Exercise prompt:
Give back only the lines in the records below from the one with "What three.js and" to the one with "const TAPE = 0.5;", both inclusive, word for word.

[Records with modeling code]
——————
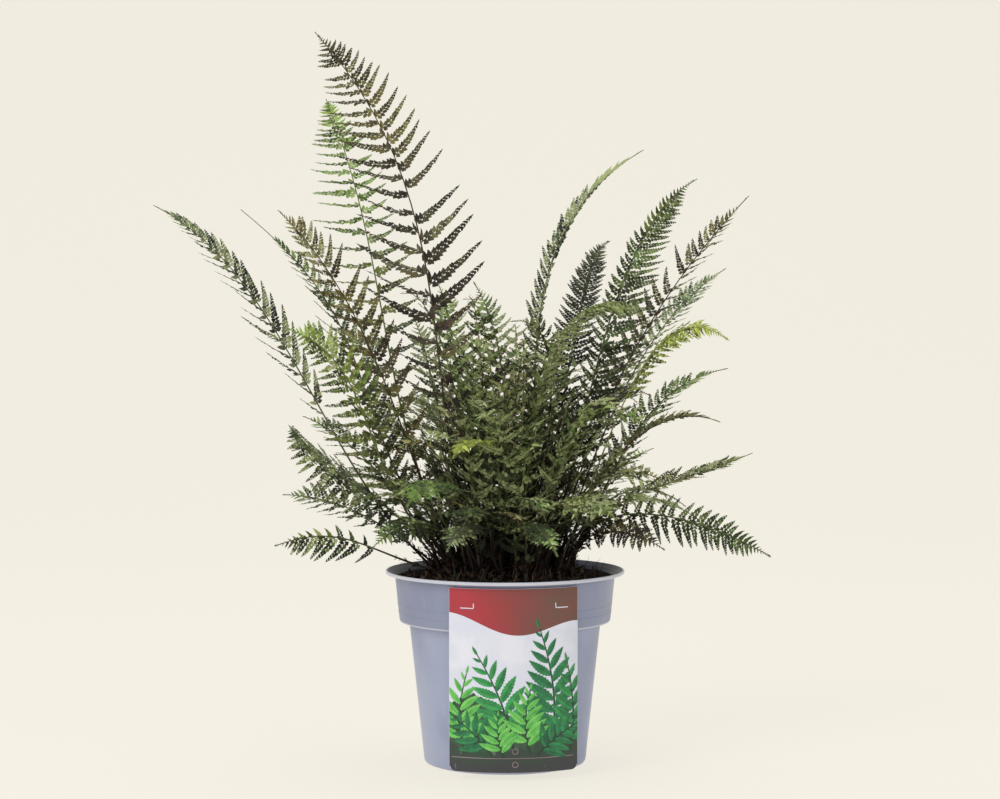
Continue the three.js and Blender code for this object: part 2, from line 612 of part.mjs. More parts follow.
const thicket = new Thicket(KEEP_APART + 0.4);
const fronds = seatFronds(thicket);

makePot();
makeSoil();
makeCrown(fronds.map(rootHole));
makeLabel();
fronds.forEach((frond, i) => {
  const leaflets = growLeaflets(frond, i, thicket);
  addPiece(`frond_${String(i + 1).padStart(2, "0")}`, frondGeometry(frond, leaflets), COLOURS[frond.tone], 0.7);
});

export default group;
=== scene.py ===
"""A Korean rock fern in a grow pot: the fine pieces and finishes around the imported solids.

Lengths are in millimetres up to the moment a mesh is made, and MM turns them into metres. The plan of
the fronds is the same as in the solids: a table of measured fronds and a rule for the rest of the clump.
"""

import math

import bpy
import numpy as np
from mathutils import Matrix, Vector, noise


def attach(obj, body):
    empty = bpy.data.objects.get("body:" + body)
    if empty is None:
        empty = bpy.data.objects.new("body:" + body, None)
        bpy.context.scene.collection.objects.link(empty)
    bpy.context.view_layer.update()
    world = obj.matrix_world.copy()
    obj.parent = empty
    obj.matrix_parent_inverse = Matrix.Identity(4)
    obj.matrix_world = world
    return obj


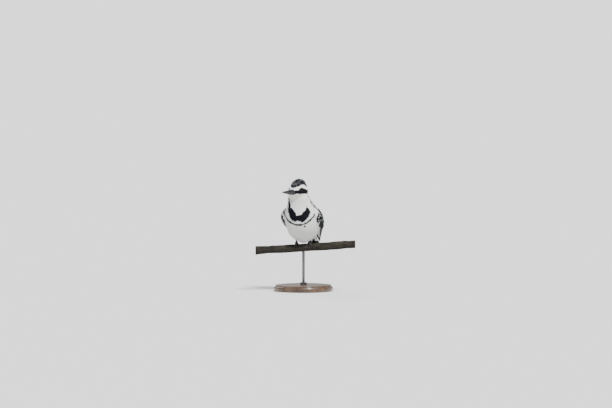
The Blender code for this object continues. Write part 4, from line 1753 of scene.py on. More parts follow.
——————
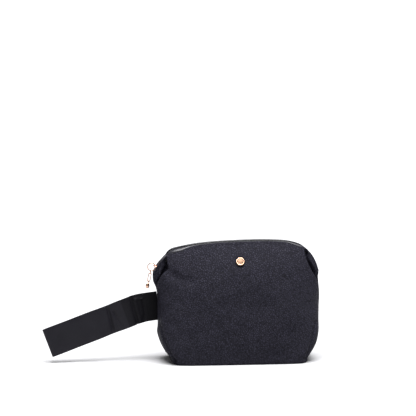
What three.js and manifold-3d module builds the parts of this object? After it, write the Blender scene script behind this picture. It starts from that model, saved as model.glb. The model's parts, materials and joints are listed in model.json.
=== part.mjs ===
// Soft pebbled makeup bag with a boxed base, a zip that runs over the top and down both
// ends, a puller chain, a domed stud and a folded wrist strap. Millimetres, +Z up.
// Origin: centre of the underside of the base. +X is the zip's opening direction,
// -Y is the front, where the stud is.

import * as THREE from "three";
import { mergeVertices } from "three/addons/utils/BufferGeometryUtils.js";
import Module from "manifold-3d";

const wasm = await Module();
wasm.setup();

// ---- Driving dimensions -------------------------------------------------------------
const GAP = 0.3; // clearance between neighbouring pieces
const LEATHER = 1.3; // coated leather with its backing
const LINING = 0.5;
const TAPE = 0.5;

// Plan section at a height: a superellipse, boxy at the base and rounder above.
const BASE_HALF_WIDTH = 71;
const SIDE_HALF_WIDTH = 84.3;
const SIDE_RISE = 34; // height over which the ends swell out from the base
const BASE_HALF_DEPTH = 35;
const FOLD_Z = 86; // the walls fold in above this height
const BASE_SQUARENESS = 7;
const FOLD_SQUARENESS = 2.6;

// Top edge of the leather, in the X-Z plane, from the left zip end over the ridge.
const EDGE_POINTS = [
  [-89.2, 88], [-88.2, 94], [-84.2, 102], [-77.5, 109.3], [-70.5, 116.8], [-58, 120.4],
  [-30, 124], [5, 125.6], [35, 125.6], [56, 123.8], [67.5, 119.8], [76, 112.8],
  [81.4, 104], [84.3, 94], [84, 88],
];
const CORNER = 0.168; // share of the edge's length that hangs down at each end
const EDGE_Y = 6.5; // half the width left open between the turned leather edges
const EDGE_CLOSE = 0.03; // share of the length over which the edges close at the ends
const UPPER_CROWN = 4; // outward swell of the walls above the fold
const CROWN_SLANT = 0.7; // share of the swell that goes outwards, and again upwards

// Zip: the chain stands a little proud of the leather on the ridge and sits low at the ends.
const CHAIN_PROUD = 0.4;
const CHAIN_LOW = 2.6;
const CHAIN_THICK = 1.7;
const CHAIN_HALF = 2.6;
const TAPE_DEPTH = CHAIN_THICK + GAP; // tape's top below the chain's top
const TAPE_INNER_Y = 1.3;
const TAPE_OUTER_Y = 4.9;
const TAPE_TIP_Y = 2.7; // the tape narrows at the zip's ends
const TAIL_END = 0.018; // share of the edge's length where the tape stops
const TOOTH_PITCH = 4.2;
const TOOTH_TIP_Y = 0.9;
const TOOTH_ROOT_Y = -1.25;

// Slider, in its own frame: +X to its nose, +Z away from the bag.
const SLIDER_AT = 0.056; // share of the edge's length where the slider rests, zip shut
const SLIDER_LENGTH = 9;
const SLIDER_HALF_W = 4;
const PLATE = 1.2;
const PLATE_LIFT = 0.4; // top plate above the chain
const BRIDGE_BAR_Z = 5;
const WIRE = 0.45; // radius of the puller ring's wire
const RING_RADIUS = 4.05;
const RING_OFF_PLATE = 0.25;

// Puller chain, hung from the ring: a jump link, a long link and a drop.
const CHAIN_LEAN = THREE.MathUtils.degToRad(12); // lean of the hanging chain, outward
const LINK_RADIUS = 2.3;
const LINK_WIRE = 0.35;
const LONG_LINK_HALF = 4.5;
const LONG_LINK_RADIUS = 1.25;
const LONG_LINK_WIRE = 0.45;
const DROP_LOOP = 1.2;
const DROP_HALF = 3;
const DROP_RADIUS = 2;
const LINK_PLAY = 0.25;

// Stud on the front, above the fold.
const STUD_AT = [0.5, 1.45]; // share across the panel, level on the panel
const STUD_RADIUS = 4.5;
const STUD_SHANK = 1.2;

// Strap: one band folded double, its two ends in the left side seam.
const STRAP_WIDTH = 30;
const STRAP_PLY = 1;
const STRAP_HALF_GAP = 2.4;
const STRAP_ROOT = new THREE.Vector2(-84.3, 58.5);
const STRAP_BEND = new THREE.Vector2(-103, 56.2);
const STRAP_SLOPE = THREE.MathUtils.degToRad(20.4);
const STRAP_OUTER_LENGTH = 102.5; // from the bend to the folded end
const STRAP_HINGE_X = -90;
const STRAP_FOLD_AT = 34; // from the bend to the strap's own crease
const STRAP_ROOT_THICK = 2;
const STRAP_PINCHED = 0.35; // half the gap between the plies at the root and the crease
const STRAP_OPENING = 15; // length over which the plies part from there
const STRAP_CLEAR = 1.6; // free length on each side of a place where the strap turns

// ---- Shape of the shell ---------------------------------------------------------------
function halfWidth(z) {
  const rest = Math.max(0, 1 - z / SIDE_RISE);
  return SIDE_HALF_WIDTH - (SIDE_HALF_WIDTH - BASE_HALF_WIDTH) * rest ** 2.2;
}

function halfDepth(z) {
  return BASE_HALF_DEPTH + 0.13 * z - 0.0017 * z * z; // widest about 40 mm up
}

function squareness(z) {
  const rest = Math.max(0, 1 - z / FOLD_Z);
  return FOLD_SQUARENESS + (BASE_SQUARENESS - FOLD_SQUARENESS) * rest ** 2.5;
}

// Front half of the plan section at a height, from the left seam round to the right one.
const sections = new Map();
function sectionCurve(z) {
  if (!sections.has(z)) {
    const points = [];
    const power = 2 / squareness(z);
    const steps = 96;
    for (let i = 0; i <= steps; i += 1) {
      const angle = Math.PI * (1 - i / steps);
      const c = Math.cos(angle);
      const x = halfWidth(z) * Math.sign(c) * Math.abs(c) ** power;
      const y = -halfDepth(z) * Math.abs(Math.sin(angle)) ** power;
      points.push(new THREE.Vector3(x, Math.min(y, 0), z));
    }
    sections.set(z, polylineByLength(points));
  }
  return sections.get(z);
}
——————
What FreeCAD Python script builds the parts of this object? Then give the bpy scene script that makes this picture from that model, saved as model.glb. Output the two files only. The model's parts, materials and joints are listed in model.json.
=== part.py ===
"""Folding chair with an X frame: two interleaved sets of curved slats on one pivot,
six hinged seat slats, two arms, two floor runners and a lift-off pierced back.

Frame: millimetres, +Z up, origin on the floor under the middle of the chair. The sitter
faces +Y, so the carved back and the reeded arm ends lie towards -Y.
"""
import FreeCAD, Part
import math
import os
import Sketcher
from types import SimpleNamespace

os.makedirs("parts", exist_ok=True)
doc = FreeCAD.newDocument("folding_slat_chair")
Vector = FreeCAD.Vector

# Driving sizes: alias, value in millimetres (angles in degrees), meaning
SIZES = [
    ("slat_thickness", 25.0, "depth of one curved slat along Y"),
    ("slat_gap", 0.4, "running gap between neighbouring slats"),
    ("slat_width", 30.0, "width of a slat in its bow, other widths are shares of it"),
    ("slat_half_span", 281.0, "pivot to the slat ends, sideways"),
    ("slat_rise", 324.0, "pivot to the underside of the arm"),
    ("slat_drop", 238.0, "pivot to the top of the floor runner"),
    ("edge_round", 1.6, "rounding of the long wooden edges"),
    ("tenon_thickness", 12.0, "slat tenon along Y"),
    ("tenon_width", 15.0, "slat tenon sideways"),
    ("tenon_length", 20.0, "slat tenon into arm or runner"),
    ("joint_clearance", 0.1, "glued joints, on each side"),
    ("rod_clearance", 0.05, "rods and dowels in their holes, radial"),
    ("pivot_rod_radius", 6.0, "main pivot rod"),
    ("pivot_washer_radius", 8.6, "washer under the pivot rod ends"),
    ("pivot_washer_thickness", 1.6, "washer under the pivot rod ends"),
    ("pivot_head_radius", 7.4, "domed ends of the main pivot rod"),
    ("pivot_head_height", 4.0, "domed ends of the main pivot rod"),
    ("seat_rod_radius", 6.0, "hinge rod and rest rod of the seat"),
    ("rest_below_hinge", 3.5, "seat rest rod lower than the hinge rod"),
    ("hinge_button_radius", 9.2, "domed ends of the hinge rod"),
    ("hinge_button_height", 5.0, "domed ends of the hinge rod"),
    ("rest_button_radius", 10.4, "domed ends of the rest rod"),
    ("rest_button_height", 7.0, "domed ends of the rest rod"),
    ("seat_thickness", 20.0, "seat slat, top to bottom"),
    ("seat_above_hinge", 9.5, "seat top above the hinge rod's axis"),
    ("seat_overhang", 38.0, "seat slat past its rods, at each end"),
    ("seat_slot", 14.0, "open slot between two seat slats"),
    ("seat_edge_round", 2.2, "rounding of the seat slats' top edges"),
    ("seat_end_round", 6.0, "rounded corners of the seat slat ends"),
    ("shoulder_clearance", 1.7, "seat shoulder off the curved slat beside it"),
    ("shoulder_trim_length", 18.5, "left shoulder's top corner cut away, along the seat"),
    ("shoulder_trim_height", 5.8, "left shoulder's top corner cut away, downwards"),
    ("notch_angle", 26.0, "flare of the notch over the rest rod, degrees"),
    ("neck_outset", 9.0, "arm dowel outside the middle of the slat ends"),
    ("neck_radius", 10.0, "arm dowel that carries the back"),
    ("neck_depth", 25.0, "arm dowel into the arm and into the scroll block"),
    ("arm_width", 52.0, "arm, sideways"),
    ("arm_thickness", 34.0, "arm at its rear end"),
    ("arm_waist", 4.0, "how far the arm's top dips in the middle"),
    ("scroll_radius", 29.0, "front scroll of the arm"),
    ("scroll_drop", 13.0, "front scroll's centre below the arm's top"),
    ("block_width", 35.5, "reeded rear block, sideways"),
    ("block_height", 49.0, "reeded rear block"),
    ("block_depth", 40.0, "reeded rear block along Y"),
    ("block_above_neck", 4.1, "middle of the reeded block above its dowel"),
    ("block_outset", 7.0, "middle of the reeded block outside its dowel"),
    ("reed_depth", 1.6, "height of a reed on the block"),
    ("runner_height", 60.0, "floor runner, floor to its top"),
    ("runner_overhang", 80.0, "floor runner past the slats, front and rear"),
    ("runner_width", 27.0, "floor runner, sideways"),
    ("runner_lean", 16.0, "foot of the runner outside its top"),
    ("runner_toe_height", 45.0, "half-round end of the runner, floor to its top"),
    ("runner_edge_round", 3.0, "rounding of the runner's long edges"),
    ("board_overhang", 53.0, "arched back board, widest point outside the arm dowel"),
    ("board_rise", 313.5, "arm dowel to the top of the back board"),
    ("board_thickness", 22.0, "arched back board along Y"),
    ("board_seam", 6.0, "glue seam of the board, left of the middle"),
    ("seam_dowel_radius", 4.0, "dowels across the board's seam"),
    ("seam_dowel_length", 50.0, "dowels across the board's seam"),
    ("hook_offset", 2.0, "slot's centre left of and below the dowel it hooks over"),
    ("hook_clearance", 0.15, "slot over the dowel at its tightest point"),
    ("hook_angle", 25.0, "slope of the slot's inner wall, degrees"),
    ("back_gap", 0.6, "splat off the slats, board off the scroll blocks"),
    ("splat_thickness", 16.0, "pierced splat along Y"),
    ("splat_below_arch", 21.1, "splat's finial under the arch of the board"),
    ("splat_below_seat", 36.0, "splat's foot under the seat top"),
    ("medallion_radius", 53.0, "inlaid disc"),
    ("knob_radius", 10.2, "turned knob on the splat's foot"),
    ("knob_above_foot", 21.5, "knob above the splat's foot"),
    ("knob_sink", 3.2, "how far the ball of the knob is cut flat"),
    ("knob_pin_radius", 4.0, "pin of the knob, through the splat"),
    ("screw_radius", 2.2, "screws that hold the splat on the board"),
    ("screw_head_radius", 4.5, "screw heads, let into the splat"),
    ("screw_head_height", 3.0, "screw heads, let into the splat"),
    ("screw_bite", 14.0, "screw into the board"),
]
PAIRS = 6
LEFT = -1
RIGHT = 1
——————
Expected answer:
What three.js and manifold-3d module builds the parts of this object? After it, write the Blender scene script behind this picture. It starts from that model, saved as model.glb. The model's parts, materials and joints are listed in model.json.
=== part.mjs ===
// Soft pebbled makeup bag with a boxed base, a zip that runs over the top and down both
// ends, a puller chain, a domed stud and a folded wrist strap. Millimetres, +Z up.
// Origin: centre of the underside of the base. +X is the zip's opening direction,
// -Y is the front, where the stud is.

import * as THREE from "three";
import { mergeVertices } from "three/addons/utils/BufferGeometryUtils.js";
import Module from "manifold-3d";

const wasm = await Module();
wasm.setup();

// ---- Driving dimensions -------------------------------------------------------------
const GAP = 0.3; // clearance between neighbouring pieces
const LEATHER = 1.3; // coated leather with its backing
const LINING = 0.5;
const TAPE = 0.5;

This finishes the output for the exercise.